United States District Court, E.D. Kentucky, Northern Division, Covington

May 27, 2014

UNITED STATES OF AMERICA, Plaintiff/Respondent,
v.
WILLIAM J. GALLION, Defendant/Movant. Civil Action No. 2:13-07325-DCR-JGW

MEMORANDUM OPINION AND ORDER

DANNY C. REEVES, District Judge.

Defendant William J. Gallion has moved the Court to vacate, set aside, or correct his sentence pursuant to 28 U.S.C. § 2255. [Record No. 1406] In accordance with local practice, the matter was referred to a United States Magistrate Judge for review and issuance of a report and recommendation pursuant to 28 U.S.C. § 636(b)(1)(B).

On April 7, 2014, United States Magistrate Judge J. Gregory Wehrman issued his report which recommended that Gallion's motion to vacate be denied. [Record No. 1419] Thereafter, Gallion - through Attorney H. Louis Sirkin - filed objections to the report. [Record No. 1422] Then, on April 23, 2014 (through Attorney Michael Dowling) Gallion moved to recuse the undersigned and to transfer the matter to the United States District Court for the Western District of Kentucky.[1] [Record No. 1427] Having fully considered the record of this proceeding, including the portions of the Report and Recommendation to which Gallion objects, the Court agrees with the magistrate judge's analysis and conclusions.
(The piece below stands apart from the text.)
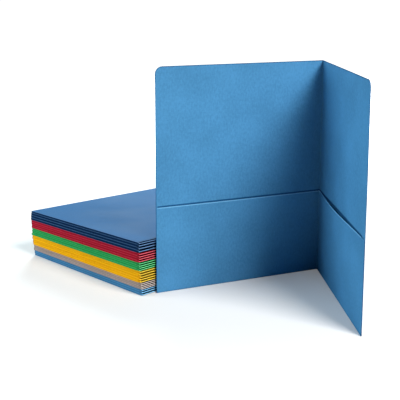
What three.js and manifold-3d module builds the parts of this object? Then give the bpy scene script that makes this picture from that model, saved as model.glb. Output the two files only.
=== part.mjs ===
// Set of two-pocket folders: a pile of closed folders, and one more that stands open beside it.
// Each folder is one sheet of card, scored down the middle for the spine. Its bottom flap is folded up
// inside and glued along the outer edge, which makes one pocket on each leaf.
// Millimetres, +Z up. A closed folder lies with its spine towards +X and its pocket end towards -Y.

import * as THREE from 'three';
import { mergeVertices } from 'three/addons/utils/BufferGeometryUtils.js';
import Module from 'manifold-3d';

const wasm = await Module();
wasm.setup();

// One folder
const foldedWidth = 241.3;
const foldedHeight = 292.1;
const foldedThickness = 2.66;
const card = 0.4;
const cornerRadius = 9.5;
const pocketHeight = 113;
const pocketClearance = 0.3;
const glueWidth = 5;
const lipHeight = 3;
const swingClearance = 0.15;
const seatClearance = 0.3;

// The pile, whose spine and pocket sides spring open more than the other two
const airGap = 0.3;
const outerDrop = 0.19;
const topDrop = 0.24;
const strayAcross = 0.35;
const strayAlong = 0.3;
const strayTurn = 0.12;

// The folder that stands open, placed by the foot of its left leaf's outer edge, and how far off the
// leaves its pockets gape
const standGap = 2.6;
const standAlong = 25.7;
const standTurn = 20.2;
const openAngle = 70.6;
const leftMouth = 0.6;
const rightMouth = 3.5;
const bowSkew = 0.87;

// Lots of folders from the floor up: how far each has slid along the pile, and how thick its
// folders lie there compared with a plain folder
const lots = [
  { name: 'light_blue', count: 3, colour: 0x5b96cc, slid: 4.4, fullness: 1 },
  { name: 'grey', count: 4, colour: 0xa59691, slid: 2.9, fullness: 0.74 },
  { name: 'yellow', count: 5, colour: 0xf5b915, slid: 1.3, fullness: 1.1 },
  { name: 'green', count: 4, colour: 0x2fa056, slid: 0.3, fullness: 0.94 },
  { name: 'red', count: 4, colour: 0xbe1e37, slid: 0, fullness: 1.09 },
  { name: 'navy', count: 4, colour: 0x123a5e, slid: 0, fullness: 1.29 },
];
// The top folder lies at its plain thickness, so that its spine is round and its cover swings clear
const topFolder = 'navy_4';
const standingColour = 0x5b96cc;

const foldRadius = (2 * card + pocketClearance) / 2;
const spineRadius = foldedThickness / 2;
const leafStart = -foldedWidth;

// A front leaf swings round the spine's bend, so each of its layers ends clear of the bend's outside
const swingRadius = spineRadius + swingClearance;
const panelReach = Math.acos((spineRadius - card) / swingRadius);
const flapReach = Math.acos((spineRadius - 2 * foldRadius) / swingRadius);
const frontEnd = -spineRadius - swingRadius * Math.sin(panelReach);
const flapEnd = -spineRadius - swingRadius * Math.sin(flapReach);

const alongX = new THREE.Vector3(1, 0, 0);
const alongY = new THREE.Vector3(0, 1, 0);
const alongZ = new THREE.Vector3(0, 0, 1);

// Solids

function toSolid(geometry) {
  const bare = geometry.clone();
  bare.deleteAttribute('normal');
  bare.deleteAttribute('uv');
  const merged = mergeVertices(bare);
  const vertProperties = merged.attributes.position.array;
  const triVerts = new Uint32Array(merged.index.array);
  return new wasm.Manifold(new wasm.Mesh({ numProp: 3, vertProperties, triVerts }));
}

function joined(geometries) {
  const solid = geometries.map(toSolid).reduce((whole, next) => whole.add(next));
  const mesh = solid.getMesh();
  const geometry = new THREE.BufferGeometry();
  geometry.setAttribute('position', new THREE.BufferAttribute(mesh.vertProperties, 3));
  geometry.setIndex(new THREE.BufferAttribute(mesh.triVerts, 1));
  return geometry;
}

function extruded(shape, depth, curveSegments) {
  return new THREE.ExtrudeGeometry(shape, { depth, curveSegments, bevelEnabled: false });
}

// A section drawn in Y and Z, run along X
function runAlongX(shape, from, to, curveSegments) {
  const geometry = extruded(shape, to - from, curveSegments);
  geometry.applyMatrix4(new THREE.Matrix4().makeBasis(alongY, alongZ, alongX));
  return geometry.translate(from, 0, 0);
}

// A section drawn in X and Z, run along Y
function runAlongY(shape, from, to, curveSegments) {
  const geometry = extruded(shape, to - from, curveSegments);
  geometry.applyMatrix4(new THREE.Matrix4().makeBasis(alongX, alongZ, alongY.clone().negate()));
  return geometry.translate(0, to, 0);
}

function box(x0, x1, y0, y1, z0, z1) {
  const geometry = new THREE.BoxGeometry(x1 - x0, y1 - y0, z1 - z0);
  return geometry.translate((x0 + x1) / 2, (y0 + y1) / 2, (z0 + z1) / 2);
}

// The front leaf is the back leaf turned over in the folder's thickness
function turnedOver(geometry) {
  geometry.scale(1, 1, -1).translate(0, 0, foldedThickness);
  const corners = geometry.index.array;
  for (let i = 0; i < corners.length; i += 3) {
    const second = corners[i + 1];
    corners[i + 1] = corners[i + 2];
    corners[i + 2] = second;
  }
  return geometry;
}

// A closed sheet between two faces, where place(u, v, side) gives a point of face 0 or 1
function sheetBetween(columns, rows, place) {
  const points = [];
  const corners = [];
  const at = (i, j, side) => (side * (rows + 1) + j) * (columns + 1) + i;
  for (let side = 0; side < 2; side += 1) {
    for (let j = 0; j <= rows; j += 1) {
      for (let i = 0; i <= columns; i += 1) {
        points.push(...place(i / columns, j / rows, side));
      }
    }
  }
  const quad = (a, b, c, d) => corners.push(a, b, c, a, c, d);
  for (let j = 0; j < rows; j += 1) {
    for (let i = 0; i < columns; i += 1) {
      quad(at(i, j, 0), at(i, j + 1, 0), at(i + 1, j + 1, 0), at(i + 1, j, 0));
      quad(at(i, j, 1), at(i + 1, j, 1), at(i + 1, j + 1, 1), at(i, j + 1, 1));
    }
  }
  for (let i = 0; i < columns; i += 1) {
    quad(at(i, 0, 0), at(i + 1, 0, 0), at(i + 1, 0, 1), at(i, 0, 1));
    quad(at(i, rows, 0), at(i, rows, 1), at(i + 1, rows, 1), at(i + 1, rows, 0));
  }
  for (let j = 0; j < rows; j += 1) {
    quad(at(0, j, 0), at(0, j, 1), at(0, j + 1, 1), at(0, j + 1, 0));
    quad(at(columns, j, 0), at(columns, j + 1, 0), at(columns, j + 1, 1), at(columns, j, 1));
  }
  const geometry = new THREE.BufferGeometry();
  geometry.setAttribute('position', new THREE.Float32BufferAttribute(points, 3));
  geometry.setIndex(corners);
  return geometry;
}

// Parts of a leaf, lying with its outer face on Z = 0 and its spine on X = 0

// The leaf's panel, square at the fold and rounded at the outer top corner
function leafPanel(end) {
  const outline = new THREE.Shape();
  outline.moveTo(leafStart, foldRadius);
  outline.lineTo(end, foldRadius);
  outline.lineTo(end, foldedHeight);
  outline.lineTo(leafStart + cornerRadius, foldedHeight);
  outline.absarc(leafStart + cornerRadius, foldedHeight - cornerRadius, cornerRadius, Math.PI / 2, Math.PI);
  outline.closePath();
  return extruded(outline, card, 4);
}

// The flap: round the bottom fold and up inside the leaf to the height given
function foldedFlap(height) {
  const section = new THREE.Shape();
  section.moveTo(foldRadius + lipHeight, 0);
  section.lineTo(foldRadius, 0);
  section.absarc(foldRadius, foldRadius, foldRadius, -Math.PI / 2, Math.PI / 2, true);
  section.lineTo(height, 2 * foldRadius);
  section.lineTo(height, 2 * foldRadius - card);
  section.lineTo(foldRadius, 2 * foldRadius - card);
  section.absarc(foldRadius, foldRadius, foldRadius - card, Math.PI / 2, -Math.PI / 2, false);
  section.lineTo(foldRadius + lipHeight, card);
  section.closePath();
  return runAlongX(section, leafStart, flapEnd, 3);
}

// The strip at the outer edge where the flap is glued to the leaf
function gluedStrip() {
  return box(leafStart, leafStart + glueWidth, foldRadius, pocketHeight, card / 2, 2 * foldRadius);
}

// The rounded spine, bent from the back leaf's edge through the angle given
function spineBend(angle) {
  const first = -Math.PI / 2;
  const last = first + angle;
  const inner = spineRadius - card;
  const section = new THREE.Shape();
  section.moveTo(flapEnd, 0);
  section.lineTo(-spineRadius, 0);
  section.absarc(-spineRadius, spineRadius, spineRadius, first, last, false);
  section.lineTo(inner * Math.cos(last) - spineRadius, inner * Math.sin(last) + spineRadius);
  section.absarc(-spineRadius, spineRadius, inner, last, first, true);
  section.lineTo(flapEnd, card);
  section.closePath();
  return runAlongY(section, foldRadius, foldedHeight, 4);
}

function backLeaf(flapHeight, spineAngle) {
  return joined([leafPanel(-spineRadius), foldedFlap(flapHeight), gluedStrip(), spineBend(spineAngle)]);
}

function frontLeaf(flapHeight) {
  return turnedOver(joined([leafPanel(frontEnd), foldedFlap(flapHeight), gluedStrip()]));
}

// The loose panel of an open folder's pocket, whose mouth stands off the leaf by the gap given
function pocketPanel(mouth) {
  const outer = leafStart + glueWidth + seatClearance;
  const bottom = foldRadius + lipHeight + seatClearance;
  return sheetBetween(24, 8, (u, v, side) => {
    const bow = Math.sin(Math.PI * (1 - u) ** bowSkew) ** 2;
    const x = outer + u * (flapEnd - outer);
    const y = bottom + v * (pocketHeight - bottom);
    const z = card + pocketClearance + mouth * bow * v + side * card;
    return [x, y, z];
  });
}

// The pile

// Height that a plain folder adds to the pile at a place on it
function pitchAt(x, y) {
  return foldedThickness + airGap + (outerDrop * x) / foldedWidth - (topDrop * y) / foldedHeight;
}

// Lays a leaf on the folders below it, which together are as thick as rise plain folders
function laidOnPile(geometry, rise, fullness) {
  const laid = geometry.clone();
  const points = laid.attributes.position;
  for (let i = 0; i < points.count; i += 1) {
    const pitch = pitchAt(points.getX(i), points.getY(i));
    const squeeze = (fullness * pitch - airGap) / foldedThickness;
    points.setZ(i, rise * pitch + points.getZ(i) * squeeze);
  }
  return laid;
}

function cardMaterial(colour) {
  return new THREE.MeshStandardMaterial({ color: colour, roughness: 0.85, metalness: 0 });
}

function named(name, geometry, material) {
  const finished = geometry.clone();
  finished.computeVertexNormals();
  const mesh = new THREE.Mesh(finished, material);
  mesh.name = name;
  return mesh;
}

function closedFolder(name, level, rise, fullness, slid, material, back, front) {
  const folder = new THREE.Group();
  folder.add(named(`${name}_back_leaf`, laidOnPile(back, rise, fullness), material));
  folder.add(named(`${name}_front_leaf`, laidOnPile(front, rise, fullness), material));
  folder.position.set(strayAcross * Math.sin(5 * level), slid + strayAlong * Math.sin(3 * level), 0);
  folder.rotation.z = THREE.MathUtils.degToRad(strayTurn * Math.sin(7 * level));
  return folder;
}

function pile() {
  const group = new THREE.Group();
  const back = backLeaf(pocketHeight, Math.PI);
  const front = frontLeaf(pocketHeight);
  let level = 0;
  let rise = 0;
  for (const lot of lots) {
    const material = cardMaterial(lot.colour);
    for (let i = 1; i <= lot.count; i += 1) {
      const name = `${lot.name}_${i}`;
      const fullness = name === topFolder ? 1 : lot.fullness;
      group.add(closedFolder(name, level, rise, fullness, lot.slid, material, back, front));
      level += 1;
      rise += fullness;
    }
  }
  return group;
}

// The open folder, stood up on its pocket end with its leaves spread

function openFolder() {
  const material = cardMaterial(standingColour);
  const spread = THREE.MathUtils.degToRad(openAngle);
  const turn = THREE.MathUtils.degToRad(standTurn);
  const lip = foldRadius + lipHeight;

  const rightHalf = new THREE.Group();
  rightHalf.add(named('standing_right_leaf', frontLeaf(lip), material));
  rightHalf.add(named('standing_right_pocket', turnedOver(pocketPanel(rightMouth)), material));
  rightHalf.position.set(spineRadius, 0, -spineRadius);
  const hinge = new THREE.Group();
  hinge.add(rightHalf);
  hinge.position.set(-spineRadius, 0, spineRadius);
  hinge.rotation.y = spread;

  const folder = new THREE.Group();
  folder.add(named('standing_left_leaf', backLeaf(lip, Math.PI - spread + panelReach), material));
  folder.add(named('standing_left_pocket', pocketPanel(leftMouth), material));
  folder.add(hinge);

  const toSpine = new THREE.Vector3(Math.sin(turn), Math.cos(turn), 0);
  const inward = toSpine.clone().cross(alongZ);
  folder.quaternion.setFromRotationMatrix(new THREE.Matrix4().makeBasis(toSpine, alongZ, inward));
  folder.position.set(standGap, standAlong, 0).addScaledVector(toSpine, foldedWidth);
  return folder;
}

// The whole set, with the middle of its box over the origin
const set = new THREE.Group();
set.add(pile());
set.add(openFolder());
set.updateMatrixWorld(true);
const middle = new THREE.Box3().setFromObject(set, true).getCenter(new THREE.Vector3());
set.position.set(-middle.x, -middle.y, 0);

export default set;
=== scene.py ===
"""Looks of the set of two-pocket folders: a pile of 24 closed ones and one that stands open.

Every folder is cut as one flat blank of card, and a node tree folds it: up at the pocket end and
round the spine. Metres, +Z up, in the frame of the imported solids.
"""

import math

import bpy
import numpy as np
from bpy.props import FloatProperty, FloatVectorProperty, PointerProperty
from mathutils import Matrix, Vector


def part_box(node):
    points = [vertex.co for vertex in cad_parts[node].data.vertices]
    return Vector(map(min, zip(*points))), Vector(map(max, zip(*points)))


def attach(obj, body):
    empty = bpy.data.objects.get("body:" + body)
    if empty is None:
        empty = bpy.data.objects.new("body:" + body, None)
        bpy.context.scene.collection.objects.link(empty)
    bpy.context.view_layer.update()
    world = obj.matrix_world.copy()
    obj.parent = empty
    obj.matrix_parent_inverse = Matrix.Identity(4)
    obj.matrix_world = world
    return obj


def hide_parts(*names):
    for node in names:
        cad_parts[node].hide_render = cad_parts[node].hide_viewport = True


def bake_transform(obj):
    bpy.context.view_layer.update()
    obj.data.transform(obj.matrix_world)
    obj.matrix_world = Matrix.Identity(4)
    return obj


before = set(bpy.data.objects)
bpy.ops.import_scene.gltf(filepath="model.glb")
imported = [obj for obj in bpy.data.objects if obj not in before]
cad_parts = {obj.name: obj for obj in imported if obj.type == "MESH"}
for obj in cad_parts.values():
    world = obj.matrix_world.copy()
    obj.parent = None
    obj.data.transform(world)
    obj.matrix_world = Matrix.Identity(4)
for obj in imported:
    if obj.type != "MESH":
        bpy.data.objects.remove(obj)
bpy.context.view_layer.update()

bl_info = {
    "name": "Two-pocket folders",
    "version": (1, 0, 0),
    "blender": (4, 5, 0),
    "location": "3D View > Sidebar > Folders",
    "description": "Folds a pile of card folders and one that stands open beside it",
    "category": "Object",
}

MM = 0.001

# Lots of folders from the floor up: name, how many, how far the lot has slid along the pile, and
# how thick its folders lie there compared with a plain folder
LOTS = (
    ("light_blue", 3, 4.4, 1.0),
    ("grey", 4, 2.9, 0.74),
    ("yellow", 5, 1.3, 1.1),
    ("green", 4, 0.3, 0.94),
    ("red", 4, 0.0, 1.09),
    ("navy", 4, 0.0, 1.29),
)
# Dark card shows the sheen of its fibres the most
SHEEN = {"navy": 1.0}
# How much painted shade darkens the card beside the spine's fold, in the pile and once opened
SPINE_SHADE = {"piled": 1.0, "opened": 0.15}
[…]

In addition, the Court finds Gallion's motion to recuse to be wholly without merit.[2] Gallion's motions will be denied and his objections will be overruled.

I.

In upholding Gallion's conviction, the Sixth Circuit briefly summarized the relevant facts as follows:

Shirley Cunningham, Jr., and William Gallion were two of three Kentucky lawyers who represented several hundred Kentucky clients in a mass-tort action against the manufacturer of the defective drug "fen-phen." They settled the case for $200 million, which entitled them under their retainer agreements to approximately $22 million each in attorney fees. But rather than limit themselves to what they had contractually earned, Cunningham and Gallion concocted a fraudulent scheme to take from their clients almost twice that amount. The scheme did not work out as planned: Cunningham and Gallion were caught, subsequently disbarred from practicing law in Kentucky, and indicted on one count of conspiracy to commit wire fraud, in violation of 18 U.S.C. §§ 1343 and 1349.
After a mistrial, a superseding indictment was issued that again charged Cunningham and Gallion with one count of conspiracy to commit wire fraud, but added eight counts that specifically detailed the wire communications that were part of the scheme. The two men were convicted on all counts at their second trial.

United States v. Cunningham, 679 F.3d 355, 363 (6th Cir. 2012).

On August 18, 2009, the Court entered Judgment against Gallion, sentencing him to a total of three-hundred months imprisonment, three years of supervised release, and ordering restitution. [Record No. 955] The Sixth Circuit affirmed Gallion's convictions and sentence, United States v. Cunningham, 679 F.3d 355 (6th Cir. 2012), and the Supreme Court denied Gallion's petition for certiorari. See Gallion v. United States, 133 S.Ct. 772 (2012). Exactly one year later, Gallion filed his habeas petition pursuant to 28 U.S.C. § 2255.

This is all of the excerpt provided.